'''

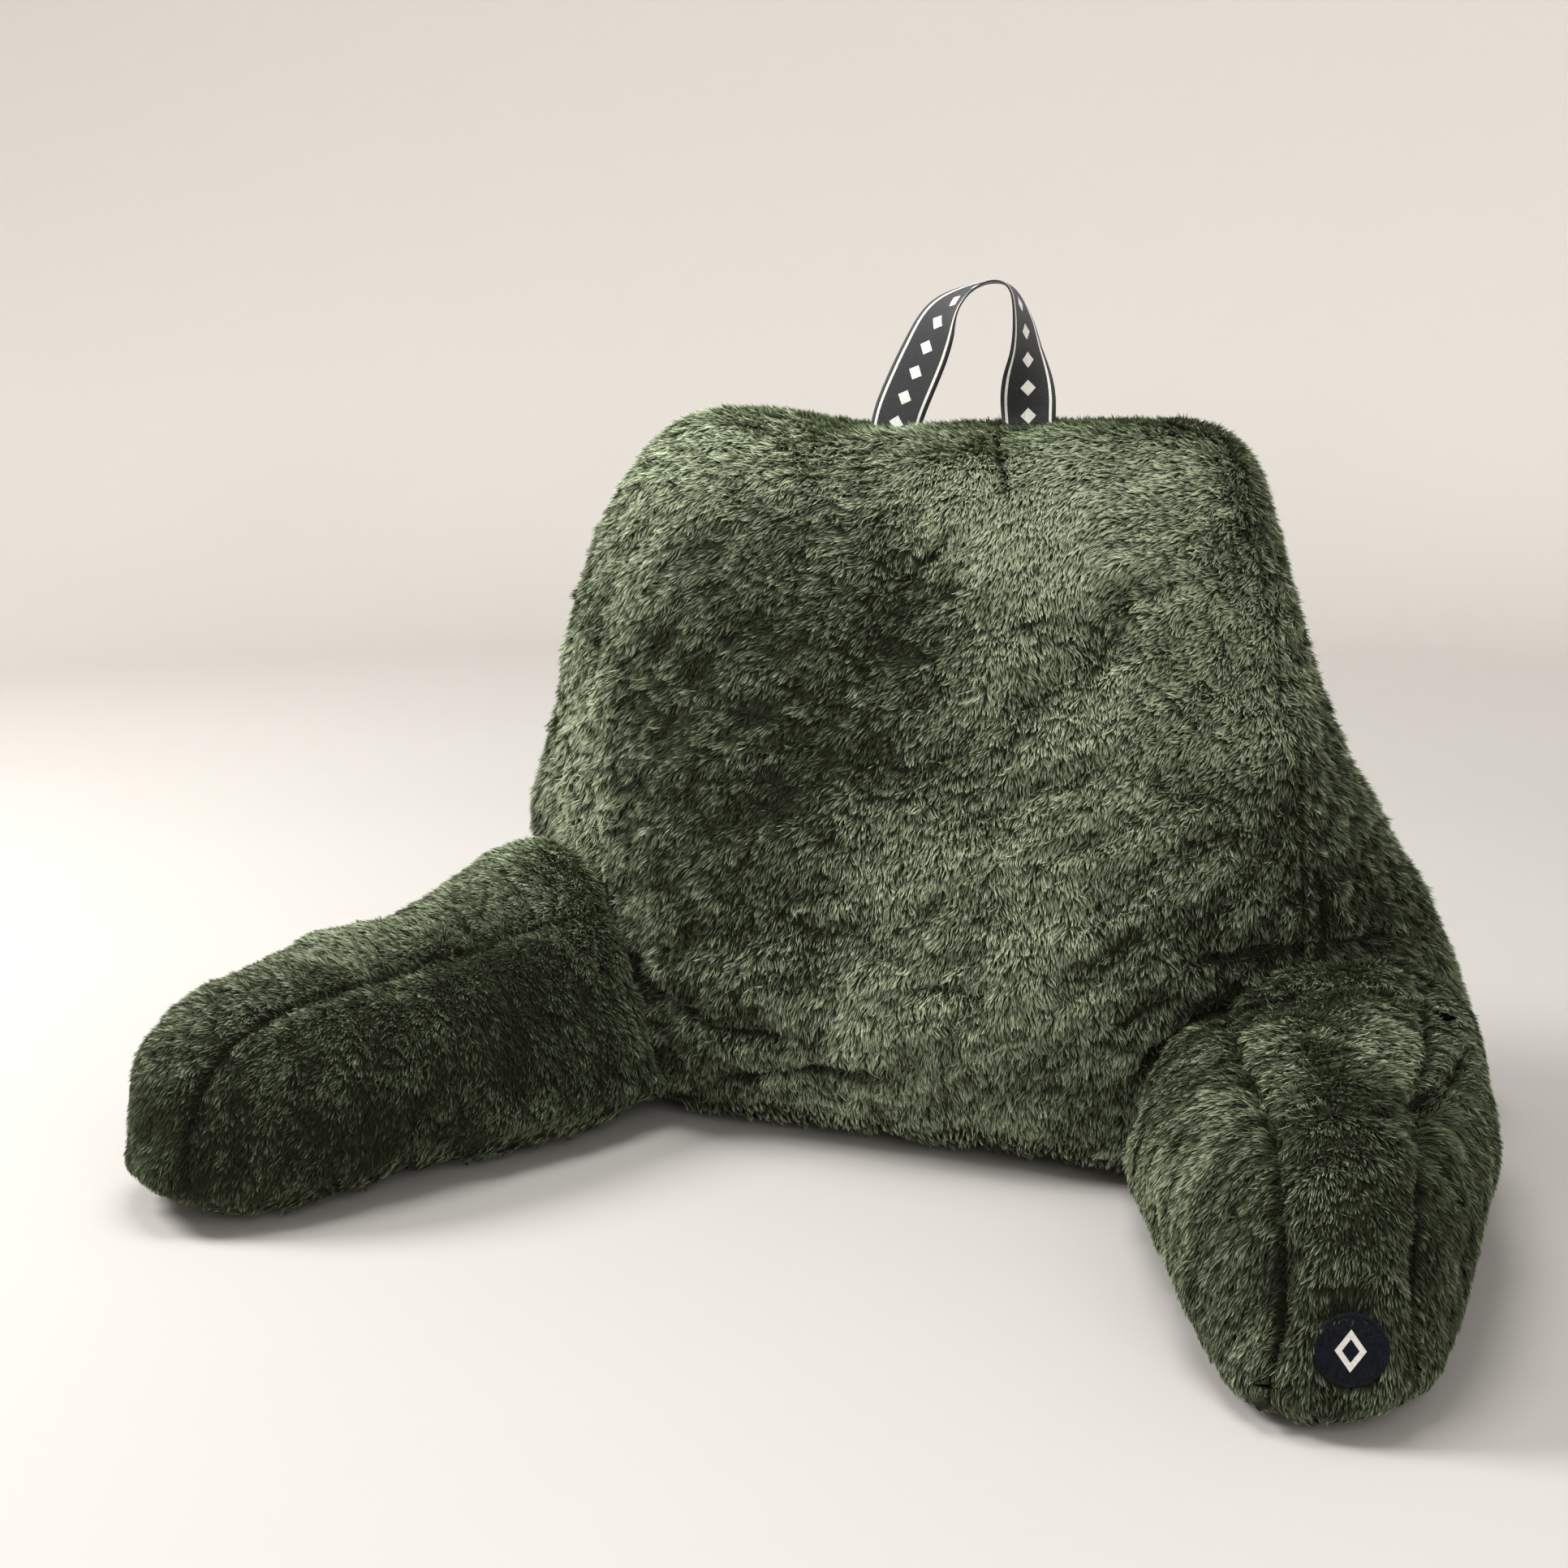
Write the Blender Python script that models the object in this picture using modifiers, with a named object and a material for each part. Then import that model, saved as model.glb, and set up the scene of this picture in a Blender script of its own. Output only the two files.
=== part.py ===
"""Reading pillow with arms: a wedge-shaped back cushion, two boxed arm cushions sewn to its front
corners, a webbing carrying loop on top and a round woven patch let into the end of one arm.

Metres, +Z up, +X to the right of someone facing the pillow's front, front towards -Y.
The origin is the middle of the back cushion's flat underside. Every cushion is measured over the
tips of its pile.
"""

import math

import bmesh
import bpy
from mathutils import Vector
from mathutils.bvhtree import BVHTree

# Driving sizes
GAP = 0.0003
BACK_DEPTH = 0.280
BACK_HEIGHT = 0.458
STRAP_WIDTH = 0.036
STRAP_THICKNESS = 0.0018
PATCH_DIAMETER = 0.037
PATCH_THICKNESS = 0.0020
PATCH_RECESS = 0.0060

FOOT_Y = -BACK_DEPTH / 2
POINTS_ROUND = 36
PANEL_SHARES = (0.50, 0.84)
BOXING_SHARES = (0.16, 0.50, 0.84)
CUT_REACH = 0.02
# How flat a filled panel stays before it falls to its seam, and the same for a strip.
PANEL_FULLNESS = 4
STRIP_FULLNESS = 2.4

# The back cushion in level rows. front and rear: how far the two seams stand behind the front
# foot. left, right, rear_left and rear_right: how far each seam stands from the middle.
# swell_left and swell_right: how far the boxing swells past the line between its seams.
BACK_COLUMNS = (
    "z", "front", "left", "right", "rear", "rear_left", "rear_right", "swell_left", "swell_right",
)
BACK_ROWS = (
    (0.000, -0.006, 0.196, 0.200, 0.288, 0.320, 0.335, 0.028, 0.028),
    (0.080, 0.012, 0.216, 0.236, 0.268, 0.318, 0.318, 0.058, 0.038),
    (0.160, 0.030, 0.230, 0.260, 0.244, 0.286, 0.272, 0.084, 0.028),
    (0.240, 0.042, 0.240, 0.254, 0.222, 0.254, 0.228, 0.084, 0.020),
    (0.320, 0.050, 0.240, 0.240, 0.204, 0.228, 0.194, 0.072, 0.014),
    (0.400, 0.056, 0.232, 0.224, 0.192, 0.210, 0.182, 0.056, 0.010),
    (0.458, 0.062, 0.228, 0.210, 0.182, 0.198, 0.176, 0.044, 0.008),
)
BACK_CORNER_TOP = 0.040
BACK_CORNER_FOOT = 0.015
FRONT_CROWN = 0.064
REAR_CROWN = 0.040
TOP_CROWN = 0.022
TOP_DIP = 0.010
PANEL_MIDDLE_Z = 0.215

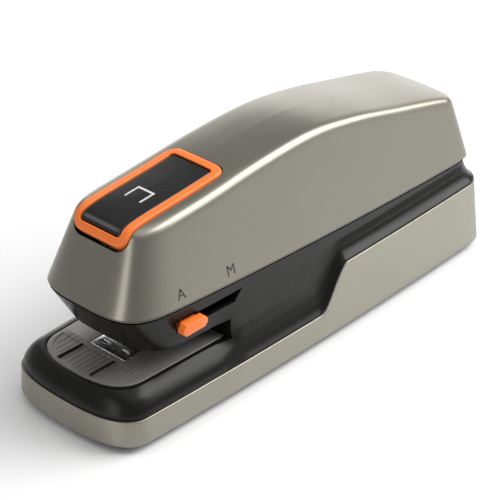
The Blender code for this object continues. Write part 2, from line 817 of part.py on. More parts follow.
def make_button():
    ring = button_skin("button_ring", RING_PROUD, button_prism("ring_outer", 0), "orange")
    cut(ring, button_prism("ring_inner", RING_BAR))
    cap = button_skin("button_cap", CAP_PROUD, button_prism("cap_outer", RING_BAR + GAP), "black")
    hinge = BUTTON_HINGE
    under = roof(hinge.y) - 0.002
    lugs = [
        box(
            f"cap_lug_{'left' if side < 0 else 'right'}",
            (min(side * 0.0055, side * 0.0075), hinge.y - 0.0022, hinge.z - 0.0022),
            (max(side * 0.0055, side * 0.0075), hinge.y + 0.0014, under),
        )
        for side in (-1, 1)
    ]
    front = hinge.y - 0.031
    plunger = box("cap_plunger", (-0.0015, front, 0.0688), (0.0015, front + 0.003, roof(front) - 0.001))
    join(cap, *lugs, plunger)
    cut(cap, cross_rod("cap_lug_bore", hinge, -0.01, 0.01, BUTTON_PIN_RADIUS + RUNNING))
    cross_rod("button_pin", hinge, -0.0156, 0.0156, BUTTON_PIN_RADIUS, "steel")
    low = Vector((0, hinge.y - 0.019, BRACKET_TOP + 0.0005))
    high = Vector((0, low.y, roof(low.y) - BUTTON_DEPTH - 0.0006))
    coil("button_spring", low, high, 0.0028, 0.00035, 6, "steel")


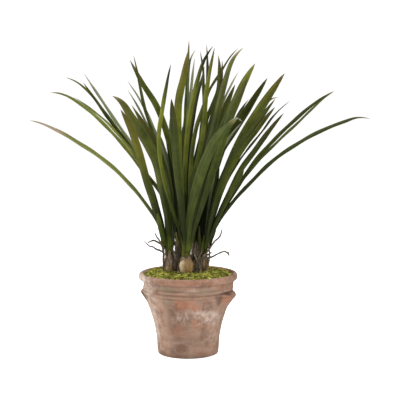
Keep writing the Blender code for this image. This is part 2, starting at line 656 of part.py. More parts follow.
def build():
    """Builds every node."""
    clear_scene()
    parts = new_collection("potted_orchid_foliage_plant")
    cutters = new_collection("cutters")
    cutters.hide_render = True
    chooser = random.Random(7)
    nodes = [
        (build_pot(parts, cutters), "pot"),
        (build_soil(parts), "soil"),
        (build_moss(parts, cutters), "moss"),
        (build_rootstock(parts, cutters), "root"),
        (build_left_roots(parts, cutters), "root"),
    ]
    for growth in GROWTHS:
        nodes.append((build_bulb(growth, chooser, parts, cutters), "bulb"))
        nodes.append((build_leaves(growth, parts, cutters), "leaf"))
    for obj, key in nodes:
        obj.data.materials.clear()
        obj.data.materials.append(finish(obj.name, key))
        obj.data.shade_smooth()
        obj.data.set_sharp_from_angle(angle=SHARP_ANGLE)


build()
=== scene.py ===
"""Potted orchid foliage plant: the finished surfaces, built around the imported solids.

Metres, +Z up. The front is -Y and the origin is the centre of the pot's flat underside.
"""
from __future__ import annotations

import itertools
import logging
import math
from dataclasses import dataclass, field
from enum import Enum

import bpy
import numpy as np
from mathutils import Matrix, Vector

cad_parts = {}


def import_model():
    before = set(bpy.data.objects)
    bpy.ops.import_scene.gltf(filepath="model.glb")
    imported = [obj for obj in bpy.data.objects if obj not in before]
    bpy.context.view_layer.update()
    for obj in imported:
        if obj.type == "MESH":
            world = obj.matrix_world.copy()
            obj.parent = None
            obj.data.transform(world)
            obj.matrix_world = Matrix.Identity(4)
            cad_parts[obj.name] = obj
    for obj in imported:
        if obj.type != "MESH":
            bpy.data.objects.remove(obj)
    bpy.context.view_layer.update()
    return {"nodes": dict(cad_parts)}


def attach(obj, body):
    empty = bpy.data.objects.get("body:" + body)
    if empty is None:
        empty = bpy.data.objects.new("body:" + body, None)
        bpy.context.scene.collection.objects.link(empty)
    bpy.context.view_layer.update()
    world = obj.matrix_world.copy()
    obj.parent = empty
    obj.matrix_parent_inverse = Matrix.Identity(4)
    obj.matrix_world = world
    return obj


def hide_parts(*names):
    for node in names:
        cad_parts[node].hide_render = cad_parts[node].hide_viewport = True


LOG = logging.getLogger("potted_orchid")
MM = 0.001
TURN = 2.0 * math.pi
Array = np.ndarray
Place = tuple[float, float, float]
Line = tuple[Place, ...]
Pair = tuple[float, float]
Table = tuple[tuple[float, ...], ...]
Colour = tuple[float, float, float]
Socket = bpy.types.NodeSocket
Tree = bpy.types.NodeTree
Material = bpy.types.Material
Piece = bpy.types.Object
# The camera's place: the outlines of leaves are given along sight lines from it.
EYE: Place = (0.030, -3.180, 0.728)
# Length below which a vector has no direction.
TINY = 1e-12
# Whole numbers that scatter the places of a lattice and the seeds, and the greatest value that comes out.
HASH_AXES = (73856093, 19349663, 83492791)
HASH_SEED = 40503
HASH_MIX = 1274126177
HASH_MASK = 0x7FFFFFFF
HASH_SHIFTS = (13, 15)
HASH_TOP = 0xFFFF
LAYER_SEED = 31
# A strand whose chord rises less than this share gets the first guide, a steeper one the second.
STEEP = 0.7
GUIDES = ((0.0, 0.0, 1.0), (1.0, 0.35, 0.0))


def ease(share: Array) -> Array:
    """3t^2 - 2t^3, which goes smoothly from 0 to 1."""
    return share * share * (3.0 - 2.0 * share)


def lattice_noise(points: Array, cell: float, seed: int) -> Array:
    """Smooth random values from -1 to 1 at points in space.

    Every corner of a cubic lattice has a value hashed from its whole-number place. A point takes the
    values of the eight corners around it, eased along each axis.

    Args:
        points: places, with x, y and z last.
        cell: side of a lattice cell in metres.
        seed: picks one of many noises.

    Returns:
        One value for each point.
    """
    spots = np.asarray(points, dtype=float) / cell
    corner = np.floor(spots).astype(np.int64)
    share = ease(spots - corner)
    total = np.zeros(spots.shape[:-1])
    for step in itertools.product((0, 1), repeat=3):
        code = np.bitwise_xor.reduce((corner + step) * HASH_AXES, axis=-1) ^ (seed * HASH_SEED)
        code = ((code ^ (code >> HASH_SHIFTS[0])) * HASH_MIX) & HASH_MASK
        value = 2.0 * ((code ^ (code >> HASH_SHIFTS[1])) & HASH_TOP) / HASH_TOP - 1.0
        total += np.prod(np.where(np.array(step) == 1, share, 1.0 - share), axis=-1) * value
    return total


def layered_noise(points: Array, cell: float, layers: int, seed: int) -> Array:
    """Noise in layers, each with half the cell and half the strength of the one before.

    Args:
        points: places, with x, y and z last.
        cell: cell of the coarsest layer in metres.
        layers: how many layers are added.
        seed: picks one of many noises.

    Returns:
        One value for each point, about -1 to 1.
    """
    total = sum(lattice_noise(points, cell / 2 ** i, seed + LAYER_SEED * i) / 2 ** i for i in range(layers))
    return total / (2.0 - 2.0 ** (1 - layers))


def drift_noise(points: Array, cell: float, seed: int) -> Array:
    """Three noises as an x, y and z shift for each point."""
    return np.stack([lattice_noise(points, cell, seed + k) for k in range(3)], axis=-1)


def spread_out(*values: Array | float) -> Array:
    """Values of any fitting shapes, stacked along a new last axis."""
    return np.stack(np.broadcast_arrays(*values), axis=-1)


def circle(count: int) -> Array:
    """Angles evenly spaced round a full turn."""
    return TURN * np.arange(count) / count


def unit(vectors: Array) -> Array:
    """Vectors scaled to length one along their last axis."""
    return vectors / np.maximum(np.linalg.norm(vectors, axis=-1, keepdims=True), TINY)


def smooth_step(start: float, end: float, value: Array) -> Array:
    """Goes smoothly from 0 at start to 1 at end, which may be the lower of the two."""
    return ease(np.clip((value - start) / (end - start), 0.0, 1.0))


def bell(value: Array) -> Array:
    """exp(-v^2): one at zero, and near nothing from two on."""
    return np.exp(-value ** 2)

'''

**Aim of the task:**
Your task is to output exactly the lines from the one with "cutters.hide_render = True" through the one with "obj.matrix_world = Matrix.Identity(4)", counting both ends.

**Exercise answer:**
    cutters.hide_render = True
    chooser = random.Random(7)
    nodes = [
        (build_pot(parts, cutters), "pot"),
        (build_soil(parts), "soil"),
        (build_moss(parts, cutters), "moss"),
        (build_rootstock(parts, cutters), "root"),
        (build_left_roots(parts, cutters), "root"),
    ]
    for growth in GROWTHS:
        nodes.append((build_bulb(growth, chooser, parts, cutters), "bulb"))
        nodes.append((build_leaves(growth, parts, cutters), "leaf"))
    for obj, key in nodes:
        obj.data.materials.clear()
        obj.data.materials.append(finish(obj.name, key))
        obj.data.shade_smooth()
        obj.data.set_sharp_from_angle(angle=SHARP_ANGLE)


build()
=== scene.py ===
"""Potted orchid foliage plant: the finished surfaces, built around the imported solids.

Metres, +Z up. The front is -Y and the origin is the centre of the pot's flat underside.
"""
from __future__ import annotations

import itertools
import logging
import math
from dataclasses import dataclass, field
from enum import Enum

import bpy
import numpy as np
from mathutils import Matrix, Vector

cad_parts = {}


def import_model():
    before = set(bpy.data.objects)
    bpy.ops.import_scene.gltf(filepath="model.glb")
    imported = [obj for obj in bpy.data.objects if obj not in before]
    bpy.context.view_layer.update()
    for obj in imported:
        if obj.type == "MESH":
            world = obj.matrix_world.copy()
            obj.parent = None
            obj.data.transform(world)
            obj.matrix_world = Matrix.Identity(4)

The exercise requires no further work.